In less than four months, the first draft was done!
Among the innovative software tools that support the Bible translation movement is a computer program called "Adapt It." Adapt It allows a bilingual translator to take advantage of the work already done on one translation to produce a second translation in a closely related language. And the speed at which it is accomplished is amazing.
The East Kewa New Testament in Papua New Guinea is a good example. It was adapted from the West Kewa New Testament by Rose Poto and several other bilingual East Kewa/ West Kewa speakers. Though Rose could read the West Kewa New Testament, she knew that many in her dialect could not, and she could not rest until God's Word was in her language. She asked -- no, insisted -- that the West Kewa project leader help her get the Scriptures translated for the East Kewa speaking people.
In September 2003, the project leader started using Adapt it, feeding the West Kewa translation into the computer program. Then Rose and an East Kewa pastor worked through the text word-by-word and phrase-by-phrase. Whenever they came to a word or phrase that didn't sound like East Kewa, they replaced it with the appropriate East Kewa expression, and the program added that item to its databank. The next time the expression appeared in the text, the program offered them the choice of accepting the memorized expression or entering another one. At first nearly every word or phrase had to be converted to East Kewa and progress was slow, but as the program's databank filled with East Kewa words and phrases, they moved faster and faster. In less than four months, the entire first draft was done!
Like any first draft, the East Kewa translation had to be carefully checked with mother tongue speakers and consultants. Rose and her East Kewa co-workers sent many corrections to the project manager, who entered them into the computer and guided the translation through typesetting and printing. The dedication of the completed East Kewa New Testament was celebrated in July 2005 -- just 22 months from the day it was begun. Now 40,000 East Kewa speakers have access to the Scriptures.
Similar stories could be told about the use of Adapt It for other translations in Papua New Guinea and around the world, including the African countries where Bantu languages are spoken. Wherever there are two closely related languages, a few people who speak both languages well, and a good-quality translation in one of them, then there is the potential for using Adapt It for the second translation. Adapt It greatly reduces the amount of time needed to produce rough drafts, and thus completed translations, by building on the quality work that went into one translation to produce another one.

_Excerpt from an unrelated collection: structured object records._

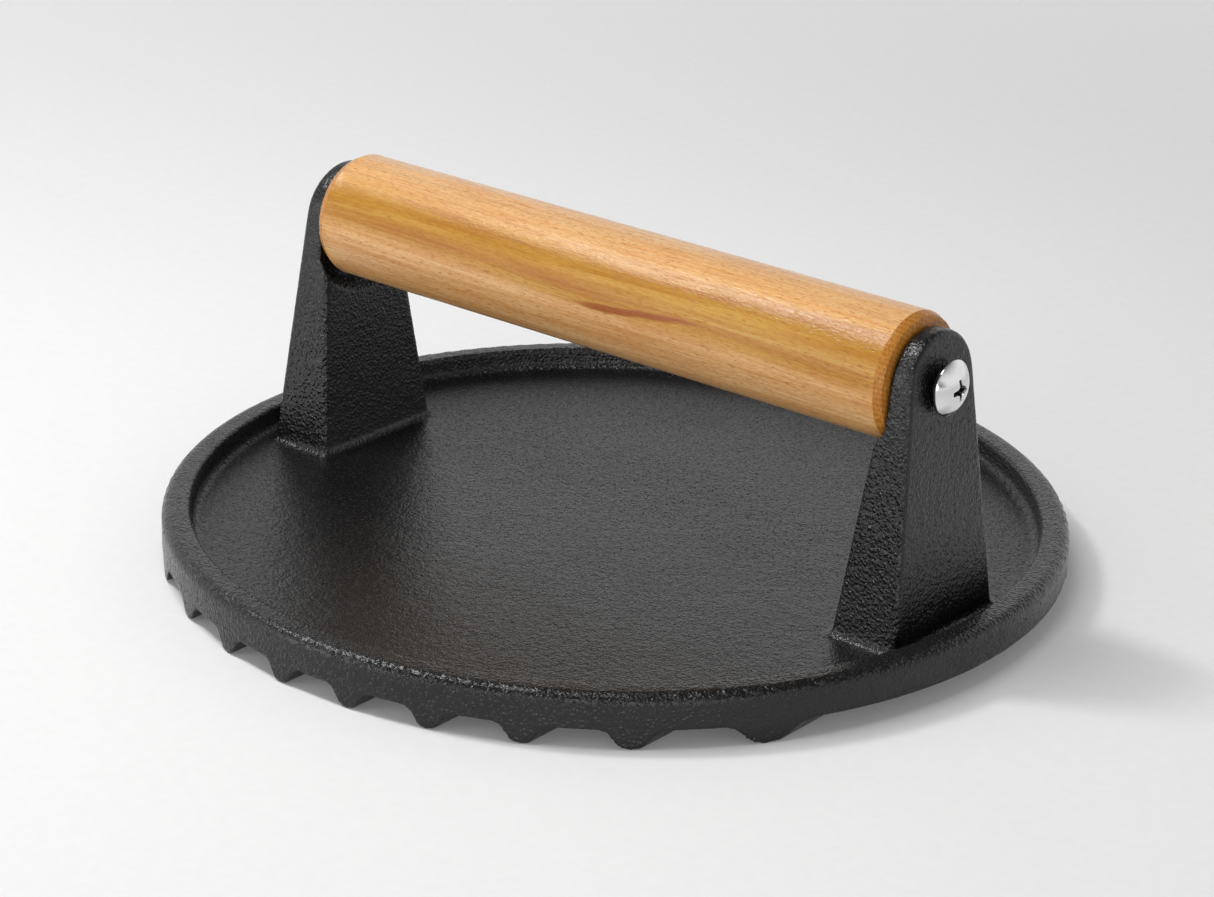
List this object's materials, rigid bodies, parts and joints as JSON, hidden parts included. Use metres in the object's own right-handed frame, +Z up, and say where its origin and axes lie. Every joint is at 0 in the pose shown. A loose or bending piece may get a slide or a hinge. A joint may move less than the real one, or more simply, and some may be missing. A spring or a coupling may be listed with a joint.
{
  "type": "patty press",
  "caption": "Round cast-iron press plate, ribbed underneath and rimmed above, with upright posts that carry a turned wooden grip on screws.",
  "frame": {"origin": "on the standing plane, under the middle of the round plate", "axes": "+X along the grip, from one post to the other; +Y along the ribs; +Z up"},
  "size_m": [0.2, 0.2, 0.0742],
  "materials": {
    "cast_iron": "sand-cast and seasoned black, fine orange-peel texture, semi-gloss",
    "beech": "turned beech, clear lacquer, fine dark flecks along the axis",
    "bright_steel": "polished, nickel-plated steel",
    "black_spring_steel": "black-oxide spring steel",
    "insert_brass": "turned brass"
  },
  "bodies": {
    "press": {"press_plate": "cast_iron"},
    "handle": {"handle_grip": "beech", "insert_nut_right": "insert_brass", "lock_washer_right": "black_spring_steel", "screw_right": "bright_steel", "insert_nut_left": "insert_brass", "lock_washer_left": "black_spring_steel", "screw_left": "bright_steel"}
  },
  "joints": [
    {"name": "handle_turn", "type": "hinge", "parent": "press", "child": "handle", "pos_m": [0, 0, 0.0602], "axis": [1, 0, 0], "continuous": true}
  ]
}
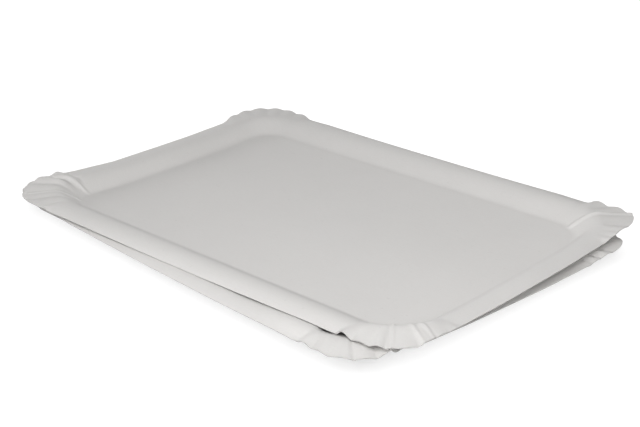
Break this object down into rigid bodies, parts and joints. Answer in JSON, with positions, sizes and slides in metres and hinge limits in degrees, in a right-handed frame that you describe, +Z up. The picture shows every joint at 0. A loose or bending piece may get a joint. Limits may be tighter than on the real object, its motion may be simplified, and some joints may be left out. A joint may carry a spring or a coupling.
{
  "type": "stack of cardboard food trays",
  "caption": "Shallow rectangular paperboard food trays, nested askew, each pressed from one sheet with fluted corner ears and a low rolled rim.",
  "frame": {"origin": "middle of the whole stack's plan, on the surface that the lower tray rests on", "axes": "+X along the lower tray's long sides, +Y along its short sides towards the far side of the picture, +Z up"},
  "size_m": [0.3574, 0.2806, 0.0236],
  "materials": {
    "lower_board": "matt uncoated off-white board",
    "upper_board": "matt uncoated off-white board"
  },
  "bodies": {
    "root": {"lower_tray": "lower_board", "upper_tray": "upper_board"}
  },
  "joints": []
}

An interesting piece of information is how Adapt It came about. A software engineer Bruce Waters woke up one morning in November 1999 with an idea that seemed like a half-dream, but as he gradually became alert, he realized that God had given him a significant key to accelerating the task of Bible translation. Bruce says, "To me it is more than a coincidence that in the year that the Lord was guiding our leadership to formulate the Vision 2025, he led someone to develop a bit of technology that could significantly help in achieving the vision."
God has also led in the development of a number of other software programs that are being used to produce new translations by modifying completed ones. Vision 2025 is huge -- all the partners wrestle with that. But so is God's ability to realise it. As we look at tools like Adapt It ...and at capable, motivated mother tongue speakers like Rose...and at faithful, gifted, Wycliffe co-workers, we are tremendously encouraged!
God loves the speakers of those last 2,286 languages, and he's going to see that they get his Word -- by whatever creative means he chooses.